Another lesson from the korban tamid is the manner in which we bring the korban. The blood was sprinkled on the mizbeach and the fats were burned on the mizbeach. Blood represents passion and energy. Fats represent pleasure. As a Jew begins his/her day we must direct our enthusiasm to Godliness and commit ourselves to engaging in appropriate Godly pleasures.

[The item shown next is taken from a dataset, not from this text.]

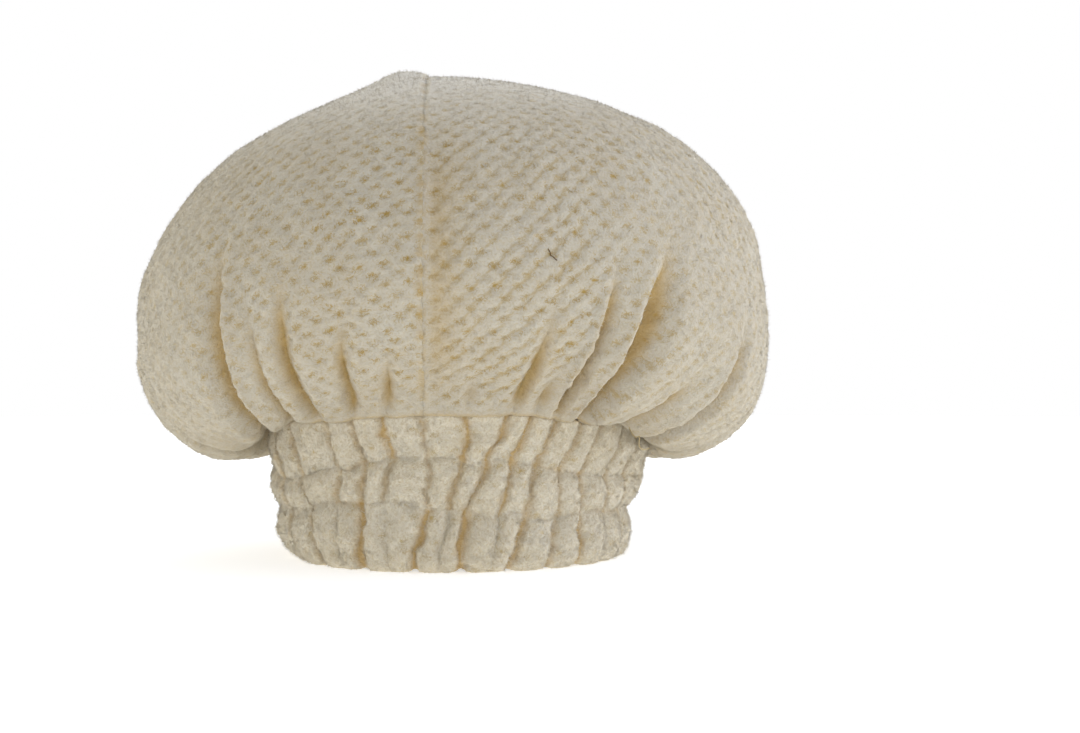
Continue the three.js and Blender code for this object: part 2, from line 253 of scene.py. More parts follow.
def crownOutline(angle, level):
    # distance out, height and shift at an angle in degrees and a level
    turn = np.abs(wrapAngle(angle))
    behind = smoothStep(turn, crown["tuckFrom"], crown["tuckTo"])
    side = smoothStep(turn, crown["overhangStart"], crown["overhangFull"])
    side = side * (1 - crown["tuckSag"] * behind)
    table = np.vstack([crownLevels, crownLevels[-2] * (-1, 1, -1, 1, 1)])
    sideOut, sideUp, frontOut, frontUp, shift = (curveThrough(column, level) for column in table.T)
    out = mix(frontOut, sideOut, side) * (1 - crown["tuckOut"] * behind * smoothStep(level, 1, 5))
    return out, mix(frontUp, sideUp, side), shift


def joinSag(angle):
    # at the front the join dips to both sides of the middle and wanders a little
    turn = np.radians(angle)
    around = np.stack([8 * np.sin(turn), 8 * np.cos(turn), 0 * turn], axis=-1)
    sides = bell((wrapAngle(angle) - 50) / 24) + bell((wrapAngle(angle) + 50) / 24)
    return -crown["joinDip"] * sides + 0.9 * noise(around, 1, 61) * smoothStep(np.cos(turn), -0.2, 0.3)


def seamAngle(level, facing):
    out, _, shift = crownOutline(np.full_like(level, facing), level)
    return np.degrees(np.arcsin(np.clip((seamOffset - shift) / np.maximum(out, 1), -1, 1)))


def creaseAngle(crease, level):
    if crease == "front seam":
        return seamAngle(level, 0)
    if crease == "back seam":
        return 180 - seamAngle(level, 180)
    low, mid, high, top = crease[:4]
    t = np.minimum(level / top, 1)
    angle = low * (1 - t) * (1 - 2 * t) + mid * 4 * t * (1 - t) + high * t * (2 * t - 1)
    swingStart = np.full_like(level, crown["seamSwing"])
    swing = np.where(level > crown["seamSwing"], seamAngle(level, 0) - seamAngle(swingStart, 0), 0)
    return angle + swing * np.cos(np.radians(angle))


def creaseDepth(crease, level):
    if isinstance(crease, str):
        return crown["grooveDepth"] * mix(0.1, 1, smoothStep(level, 9.5, 12.5))
    top, depth = crease[3:5]
    return depth * mix(0.1, 1, smoothStep(level, 0.8, 3)) * (1 - smoothStep(level, 0.5 * top, top))


def levelRows():
    # levels a mesh spacing apart, measured along the outline half way between front and side
    fine = np.linspace(1, topLevel, 2000)
    out, up, _ = crownOutline(np.full_like(fine, 50), fine)
    along = np.concatenate([[0], np.cumsum(np.hypot(np.diff(out), np.diff(up)))])
    count = int(along[-1] / cloth["pitch"])
    return np.interp(np.linspace(0, along[-1], count + 1), along, fine)


rowLevels = np.concatenate([[0, 0.5], levelRows()])


def panelColumns(first, last):
    # for every column of a panel: the crease on its left, and its share of the way to the next one
    gaps, shares = [], []
    mid = np.linspace(5, 9, 9)
    for gap in range(first, last):
        here, there = creases[gap], creases[gap + 1]
        width = (creaseAngle(there, mid) - creaseAngle(here, mid)) % 360
        out, _, _ = crownOutline(creaseAngle(here, mid), mid)
        count = max(4, round(float((np.radians(width) * out).mean()) / cloth["pitch"]))
        if gap == last - 1:
            count += -(len(gaps) + count) % 16  # so that rings near the peak can take every 16th column
        gaps += [gap] * count
        shares += list(np.arange(count) / count)
    return np.array(gaps + [last - 1]), np.array(shares + [1.0])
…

In summation, there are three lessons that we learn from the korban tamid. The quality of how we serve God is more important than the quantity that we serve God with. While we may not always be engaged in the most sublime pursuits we must always be acting in the service of God. Our passion and enthusiasm and pleasures in life must all be committed to God.

Sacrifice Yourself

Returning to our initial question as to why the Torah wrote “A man who will sacrifice from among you a sacrifice to G-d ” and not “A man from among you who will sacrifice a sacrifice to G-d” the Alter Rebbe provides us with a truly inspirational explanation. As we saw above, Hashem does not require large physical sacrifices. What he wants is us. Our passions. Our enthusiasm. Our energy. Our devotion. Our commitment. The person is important to God above all. The Mishkan was more than just a traveling sanctuary, it was the expression of the essential relationship that every one of us has with God. When the Torah tells us to bring a korban “From among you” this is what it meant. When we look in our lives to make a sacrifice to God it must come from within. We can go through the motions of making our donations but it does not hold a candle to the one who gives from their hearts. Husbands may tell their wives about all the acts of service that they do for them and while they are of course meaningful in the end the wife is unsatisfied. More than she wants her husband to take out the garbage or do homework with the kids, she wants her husband. When our relationships become functional and lose the devotion of our passion that is when things start to fall apart. The challenge for us is, are we truly sacrificing ourselves to God or are we just going through the motions?